Sunday, June 11, 2017

Now

Aurora over Dempster Highway, Photo by Fr. Jon Hansen jonhansencssr.com

Now is the time to get up and go to the tower.
Now is the time to meet you, God, where the night is wonderful,
where the road is almost without substance under my feet,
where all the mysterious junk in the belfry scorns the proximate coming
of three new bells,
where the forest opens out under the moon,
and the living things sing terribly
that only the present
is eternal
and that all things having a past and a future
are doomed to pass away.

-Thomas Merton, Entering the Silence, p. 483

Saturday, June 10, 2017

Your Silence

Study for the Tabernacle in the Chapel of the Rosary, Venice, Henri Matisse
 
This nearness to You in the darkness is too simple and too close for excitement. It is commonplace for all things to live an unexpected life in the night: but their life is illusory and unreal. The illusion of sound only intensifies the infinite substance of Your Silence.

Here at Gethsemani, in this place where I made my vows, where I have had my hands anointed for the Holy Sacrifice, where I have had Your priesthood seal the depth and intimate summit of my being, a word, a thought, would defile the quiet of Your inexplicable love.

- Thomas Merton, Entering the Silence, pp. 482-83

Friday, June 9, 2017

The contradiction built into the pursuit of Silence


“It is better to be silent and be real than to talk and not be real” -- Ignatius of Antioch, an early Church father advising Christians at Ephesus

" ... the contradiction built into the pursuit of silence; the more sources of noise are stilled, the more the previously imperceptible rises to the level of perception. This was the essence of the silence that John Cage, a composer, used in several of his works, most famously “4’33”, a composition for piano that consists of three movements. At the beginning of each the pianist opens the instrument’s lid, and at the end of each he closes it.

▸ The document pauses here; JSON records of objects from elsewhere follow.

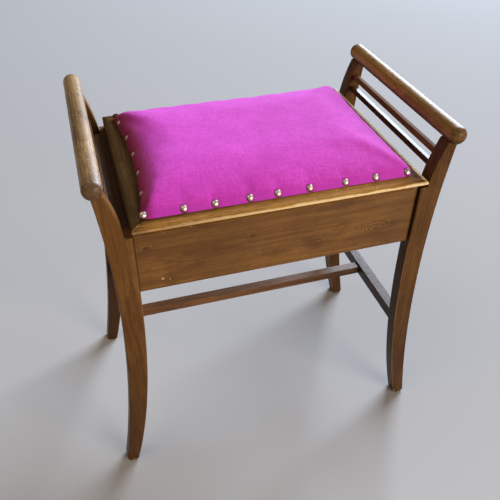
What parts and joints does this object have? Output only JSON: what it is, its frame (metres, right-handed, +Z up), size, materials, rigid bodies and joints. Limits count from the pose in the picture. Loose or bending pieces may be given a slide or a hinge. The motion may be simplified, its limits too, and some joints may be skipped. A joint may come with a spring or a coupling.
{
  "type": "piano bench",
  "caption": "Wooden piano bench with sabre legs, open arms, stretchers and a hinged, nailed and padded lid over a music box.",
  "frame": {"origin": "on the floor under the middle of the bench", "axes": "+Z up, +Y towards the back, where the lid is hinged, and +X to the right of someone who faces +Y"},
  "size_m": [0.542, 0.3455, 0.5807],
  "materials": {
    "walnut": "satin polish, straight grain with some figure, worn at the arrises",
    "dark_wood": "satin polish, darker",
    "rail_wood": "polish worn thin by hands, mottled",
    "moulding": "satin polish, rubbed light on the nosing",
    "lining": "thinly stained",
    "pine": "bare, planed",
    "cloth": "fine plain weave",
    "stuffing": "loose felt",
    "brass": "dull polish, tarnished"
  },
  "bodies": {
    "frame": {"leg_front_left": "walnut", "leg_back_left": "walnut", "leg_front_right": "walnut", "leg_back_right": "walnut", "arm_rail_left": "rail_wood", "arm_rail_right": "rail_wood", "arm_rod_upper_left": "dark_wood", "arm_rod_lower_left": "dark_wood", "arm_rod_upper_right": "dark_wood", "arm_rod_lower_right": "dark_wood", "side_stretcher_left": "walnut", "side_stretcher_right": "walnut", "middle_stretcher": "walnut", "apron_front": "walnut", "apron_back": "walnut", "apron_left": "walnut", "apron_right": "walnut", "box_side_left": "lining", "box_side_right": "lining", "bottom_bearer_front": "pine", "bottom_bearer_back": "pine", "bottom_bearer_left": "pine", "bottom_bearer_right": "pine", "bottom_panel": "pine", "hinge_leaf_box_left": "brass", "hinge_leaf_box_right": "brass", "hinge_pin_left": "brass", "hinge_pin_right": "brass", "hinge_screw_box_left_1": "brass", "hinge_screw_box_left_2": "brass", "hinge_screw_box_left_3": "brass", "hinge_screw_box_right_1": "brass", "hinge_screw_box_right_2": "brass", "hinge_screw_box_right_3": "brass"},
    "lid": {"lid_rail_front": "moulding", "lid_rail_left": "moulding", "lid_rail_right": "moulding", "lid_rail_back": "moulding", "lid_panel": "pine", "seat_board": "pine", "seat_stuffing": "stuffing", "seat_cover": "cloth", "hinge_leaf_lid_left": "brass", "hinge_leaf_lid_right": "brass", "hinge_screw_lid_left_1": "brass", "hinge_screw_lid_left_2": "brass", "hinge_screw_lid_left_3": "brass", "hinge_screw_lid_right_1": "brass", "hinge_screw_lid_right_2": "brass", "hinge_screw_lid_right_3": "brass"}
  },
  "joints": [
    {"name": "lid_hinge", "type": "hinge", "parent": "frame", "child": "lid", "pos_m": [0, 0.1582, 0.48715], "axis": [-1, 0, 0], "range_deg": [0, 95]}
  ]
}
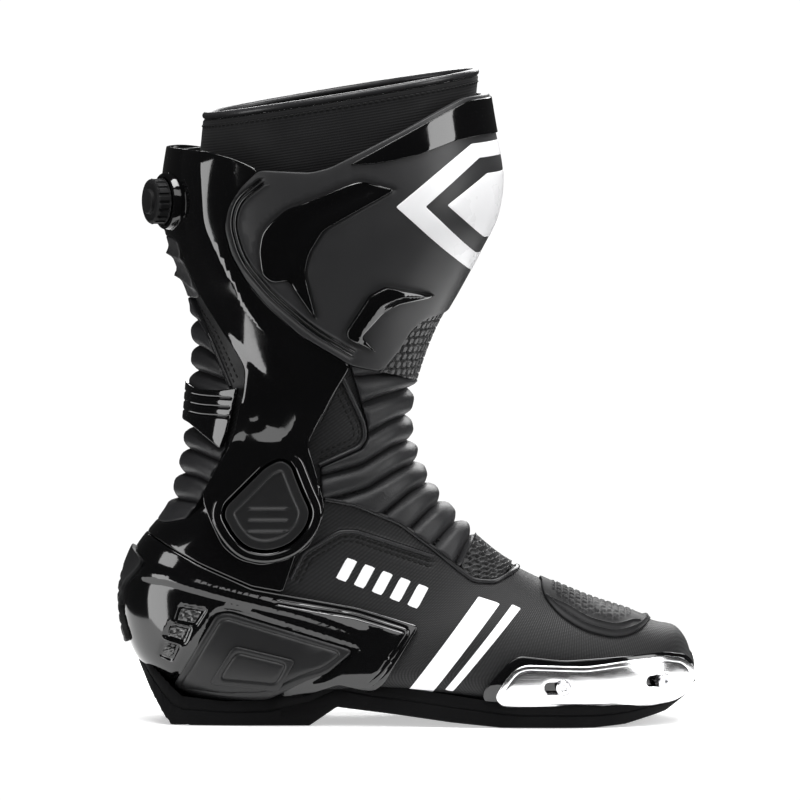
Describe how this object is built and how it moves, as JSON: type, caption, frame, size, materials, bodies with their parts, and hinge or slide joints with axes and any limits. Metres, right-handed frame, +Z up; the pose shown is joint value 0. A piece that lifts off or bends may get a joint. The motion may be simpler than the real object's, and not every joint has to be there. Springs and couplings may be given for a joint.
{
  "type": "motorcycle racing boot",
  "caption": "Tall black motorcycle racing boot for the right foot, with a hinged outer ankle brace, shin plate, heel armour, steel toe slider, calf dial and inner zip.",
  "frame": {"origin": "on the ground, at the middle of the bounding box in X and Y", "axes": "+X towards the toe, +Y towards the inner side of the leg, +Z up; the outer side faces -Y"},
  "size_m": [0.311, 0.1342, 0.3494],
  "materials": {
    "leather": "black full-grain leather, soft satin",
    "microfibre": "black microfibre with a fine woven print",
    "gloss_shell": "polished black thermoplastic polyurethane",
    "satin_shell": "fine-grained satin black polyurethane",
    "moulded_rubber": "moulded black rubber",
    "sole_rubber": "black outsole rubber",
    "steel": "polished stainless steel",
    "lining": "black three-dimensional mesh lining",
    "collar_cloth": "black woven cloth over soft foam",
    "foam": "cloth-topped foam footbed"
  },
  "bodies": {
    "foot": {"outsole": "sole_rubber", "sole_shank": "steel", "footbed": "foam", "vamp": "microfibre", "quarter_outer": "microfibre", "quarter_inner": "microfibre", "instep_hex_panel": "moulded_rubber", "lining_foot": "lining", "heel_cup": "gloss_shell", "heel_yoke": "gloss_shell", "heel_side_panel_outer": "satin_shell", "heel_side_panel_inner": "satin_shell", "heel_panel_badge": "gloss_shell", "heel_vent_top": "gloss_shell", "heel_vent_middle": "gloss_shell", "heel_vent_bottom": "gloss_shell", "heel_bumper": "moulded_rubber", "toe_shift_pad": "moulded_rubber", "toe_slider_base": "gloss_shell", "toe_slider_plate": "steel", "toe_slider_screw_rear": "steel", "toe_slider_screw_front": "steel", "pivot_bolt": "steel", "front_bellows": "leather", "rear_bellows": "leather", "ankle_panel_outer": "leather", "ankle_panel_inner": "leather", "lining_ankle": "lining"},
    "shaft": {"shaft_shell": "leather", "lining_shaft": "lining", "collar": "collar_cloth", "collar_piping": "leather", "ankle_brace": "gloss_shell", "calf_guard_inner": "gloss_shell", "calf_rear_plate": "satin_shell", "achilles_band": "gloss_shell", "pivot_bush": "steel", "pivot_cap": "satin_shell", "shin_plate": "satin_shell", "shin_scoop": "gloss_shell", "shin_chevron": "gloss_shell", "shin_top_strip": "gloss_shell", "shin_hex_panel": "moulded_rubber", "dial_base": "gloss_shell", "zip_tape": "collar_cloth", "zip_teeth": "steel"},
    "dial": {"dial_knob": "moulded_rubber"},
    "zip_slider": {"zip_slider": "steel"},
    "zip_pull": {"zip_pull": "steel"},
    "closure_flap": {"closure_flap": "leather"}
  },
  "joints": [
    {"name": "ankle_flex", "type": "hinge", "parent": "foot", "child": "shaft", "pos_m": [-0.0758, 0.00088, 0.115], "axis": [0, 1, 0], "range_deg": [-12, 20], "stiffness_Nm_per_rad": 10, "springref_deg": -1.43, "deforming": ["front_bellows", "rear_bellows", "ankle_panel_outer", "ankle_panel_inner", "lining_ankle"]},
    {"name": "dial_turn", "type": "hinge", "parent": "shaft", "child": "dial", "pos_m": [-0.1244, -0.01852, 0.279], "axis": [-0.9063, -0.4226, 0], "continuous": true},
    {"name": "zip_run", "type": "slide", "parent": "shaft", "child": "zip_slider", "axis": [-0.1093, -0.0923, -0.9897], "range_m": [0, 0.113]},
    {"name": "zip_pull_swing", "type": "hinge", "parent": "zip_slider", "child": "zip_pull", "pos_m": [-0.02998, 0.0647, 0.29336], "axis": [0.9922, -0.0701, -0.103], "range_deg": [-3, 140]},
    {"name": "flap_open", "type": "hinge", "parent": "shaft", "child": "closure_flap", "pos_m": [-0.0098, 0.06048, 0.313], "axis": [0, 0, -1], "range_deg": [0, 110]}
  ]
}
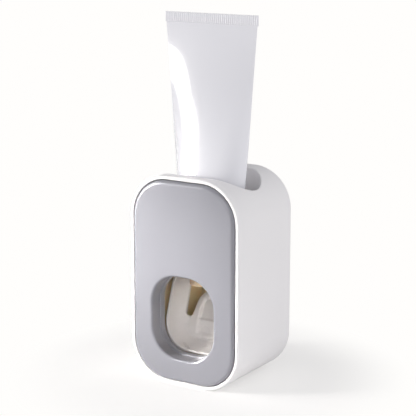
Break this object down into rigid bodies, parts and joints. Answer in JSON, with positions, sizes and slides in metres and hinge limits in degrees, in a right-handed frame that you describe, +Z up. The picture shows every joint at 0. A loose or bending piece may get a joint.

No notes are played. The piece allows an audience to attend to the sounds around them and the questions within."

from an article in The Economist, "The Power and Meaning of Silence".

Thursday, June 8, 2017

The Healing Place of Silence


Let me seek then, the gift of silence, and poverty, and solitude, where everything I touch is turned into prayer. - Thomas Merton

There’s a language beyond words. Silence creates the space for it. Sometimes when we feel powerless to speak words that are meaningful, when we have to back off into unknowing and helplessness, but remain in the situation, silence creates the space that’s needed for a deeper happening to occur. But often, initially, that silence is uneasy. It begins “as a small frightened thing” and only slowly grows into the kind of warmth that dissolves tension.

- Ron Rolheiser, from a longer reflection, "The Healing Place of Silence"

Getting back on track

A few days ago I got an email from someone I did not know, someone who had been reading Louie for more than 10 years. I began thinking of how much keeping up this blog had helped me to focus on something that is important. An awareness, a way of seeing and being in the world that both comforts and challenges me. A calling to a different road and way than is offered by the commercials and advertisements of the world.

Writing this blog was not much trouble and it didn't take much time. But it did keep me on track. I've been feeling a bit off track lately, swirling in noise and addictive "news".

I hope to get back on track.

The following quote was at the bottom of the email I got. If I keep my eyes open, I may find more of these falling in my path.

I look up at the night sky, and I know, yes, that we are part of this Universe, we are in this Universe, but, perhaps more important than both of these facts, is that the Universe is in us.  When I reflect on that fact, I look up.  Many people feel small because they are small and the Universe is big.  But I feel big because my atoms came from those stars.